Avant d’aller plus loin, il convient de rappeler les événemens qui s’étaient accomplis en Europe au cours de l’année précédente : ils feront comprendre l’importance que le cabinet de Saint-James et les émigrés attachaient à l’arrivée de Pichegru. Décisive dans la marche de la révolution, cette année 1797 avait été fatale à la cause des Bourbons. A l’intérieur, la journée du 18 fructidor avait rendu au Directoire sa liberté d’action, aux jacobins leurs espérances, et paralysé pour longtemps les chances de la monarchie. A l’extérieur, les victoires de Bonaparte sur l’Autriche, le traité de Campo-Formio avaient brisé la première coalition atteinte déjà après de longues et sanglantes guerres, par la défection de l’Espagne et de la Prusse, réconciliées avec la France.

A la fin de cette année, l’Angleterre, découragée par l’inutilité de ses sacrifices, rappelait de Suisse l’agent Wickham, qu’elle entretenait à Berne depuis 1794, pour imprimer aux armées alliées et aux tentatives des émigrés une direction conforme à sa politique. Rebelle à toute idée de paix avec le Directoire, elle se résignait à attendre une heure plus opportune pour reprendre les hostilités.

Louis XVIII, chassé de Blankenberg par le mauvais vouloir de l’Autriche, comme il avait été chassé de Venise par les succès militaires de la France, se décidait à partir pour la Russie, où le tsar Paul Ier lui offrait un asile. Au moment de se mettre en route, il révoquait les pouvoirs donnés par lui à ses agens en vue d’éventualités qui ne s’étaient pas produites. Bien plus afin de maintenir ses relations avec eux que pour tirer parti de leur dévoûment devenu inutile, il choisissait parmi ses partisans réfugiés à Augsbourg quatre commissaires[1], et les chargeait de veiller à ses intérêts, intérêts singulièrement compromis, car dans les contrées de la France où les royalistes avaient montré le plus d’énergie et de zèle, on ne signalait que découragement et lassitude. La cause royale semblait donc désespérée.
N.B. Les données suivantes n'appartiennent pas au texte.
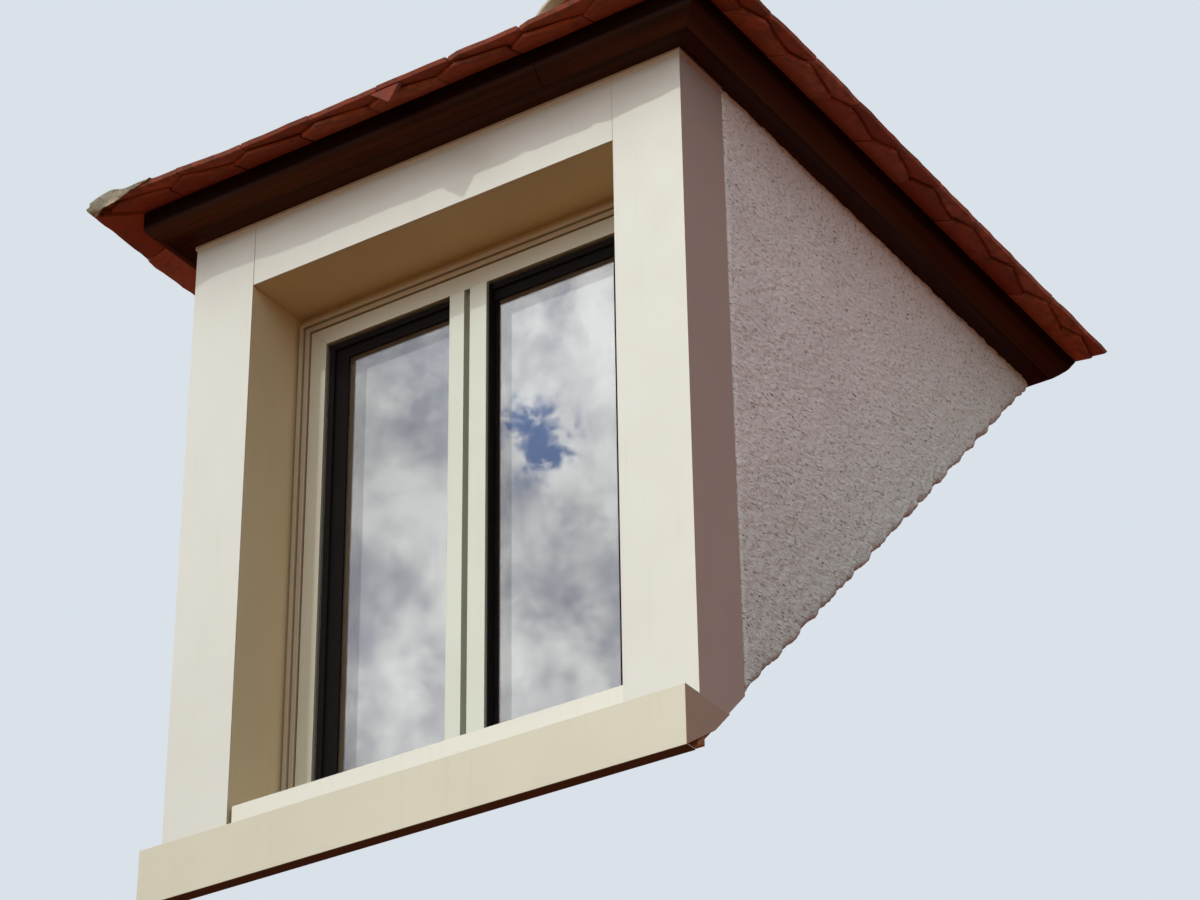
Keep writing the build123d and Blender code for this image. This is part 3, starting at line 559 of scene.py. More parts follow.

Mais ces apparences étaient trompeuses. L’Angleterre veillait. Dès les premières semaines de 1798, sur la foi de récits venus de Paris, qui révélaient des divisions renaissantes entre républicains, elle reprenait espoir, s’attachait à ameuter de nouveau l’Europe contre la France. Elle envoyait un agent, Talbot, sur les frontières

  1. De Précy, le président de Vézet, le baron d’André et l’abbé Delamarre. Ils formèrent l’agence de Souabe. Ils avaient à leurs ordres un certain nombre d’émigrés.